Award Name : National Medal of Science

Year of Award : 1970

Award for : Chemistry

Location : Montréal, Quebec, Canada

 

Saul Winstein was the Canadian chemist who discovered the Winstein reaction, in which he argued a non-classical cation was needed to explain the stability of the norbornyl cation. He also first proposed the concept of an intimate ion pair. Co-author of the Grunwald-Winstein equation concerning solvolysis rates. Saul Winstein was born in Montreal, Canada, October 8, 1912. He attended the University of California, Los Angeles, where he completed his work for an A.B. degree in 1934, and a M.A. degree in 1935. In 1938 he received the Ph.D. degree from the California Institute of Technology.

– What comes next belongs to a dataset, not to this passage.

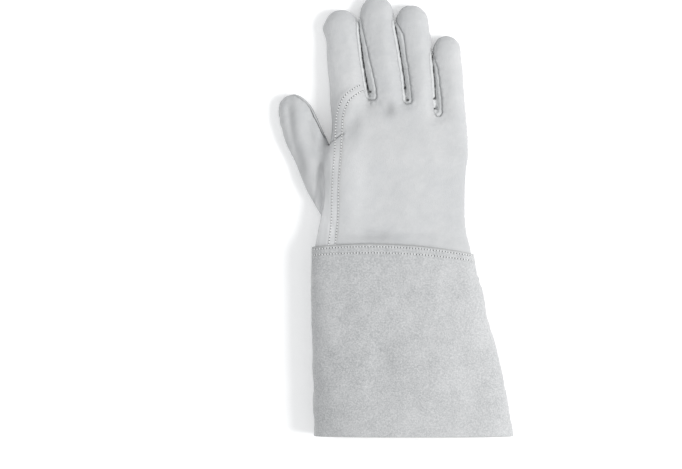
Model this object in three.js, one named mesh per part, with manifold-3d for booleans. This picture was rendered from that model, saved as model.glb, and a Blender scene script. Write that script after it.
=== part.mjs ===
// A right-hand TIG welding glove, lying palm down on a table, in millimetres.
// Fingers point along +Y, the thumb side is -X, and the back of the hand faces +Z.
// The glove is sewn from cut leather panels. Each panel is one solid, and neighbours
// stand a hair apart along their seams.
import * as THREE from "three";
import { mergeVertices } from "three/addons/utils/BufferGeometryUtils.js";
import Module from "manifold-3d";

const wasm = await Module();
wasm.setup();

// Driving sizes.
const LEATHER = 1.4; // thickness of the grain leather of the hand
const SPLIT = 1.9; // thickness of the split leather of the cuff
const SEAM_GAP = 0.3; // clearance between neighbouring panels
const LAP_WIDTH = 7; // how far the double-stitched seam overlaps
const LAP_FOOT = 2.5; // where the raised lap comes down on its own panel
const LAP_END_Y = -23.1; // where the raised lap stops, just before the cuff's edge
const MOUTH_Y = -175.6; // the cuff's open end
const FINGER_SEAM_Z = 9; // height of the seam round the fingertips and the little finger
const FRONT_SEAM_Z = 4.2; // height where a finger's front meets the strip beside it
const FORK_HALF = 4; // half the width of a strip's turn at the fork
const FORK_TOP_Z = 18.5; // the turn of a strip at the fork ends below this height
const THUMB_SEAM_Z = 8.5; // height of the seam round the thumb
const FLATTENED = 1.07; // how far the leather below would swell if it didn't rest on a table
const FREE = 90; // far enough to reach past the glove
const SIDES = { hand: 36, handInside: 28, finger: 18, fingerInside: 14, cuff: 40, cuffInside: 32 };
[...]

After a postdoctoral fellowship at Caltech, he spent 1939-40 as a National Research Fellow at Harvard University associated with Professor Paul Bartlett. After a year as Instructor at the Illinois Institute of Technology in 1940-41, he returned to his alma mater, UCLA, which he served as Instructor (1941-42), Assistant Professor (1942-45), Associate Professor (1945-47), and Professor (1947 to 1969). He received the National Medal Of Science in 1970. He died on November 23, 1969 in Los Angeles, California, United States.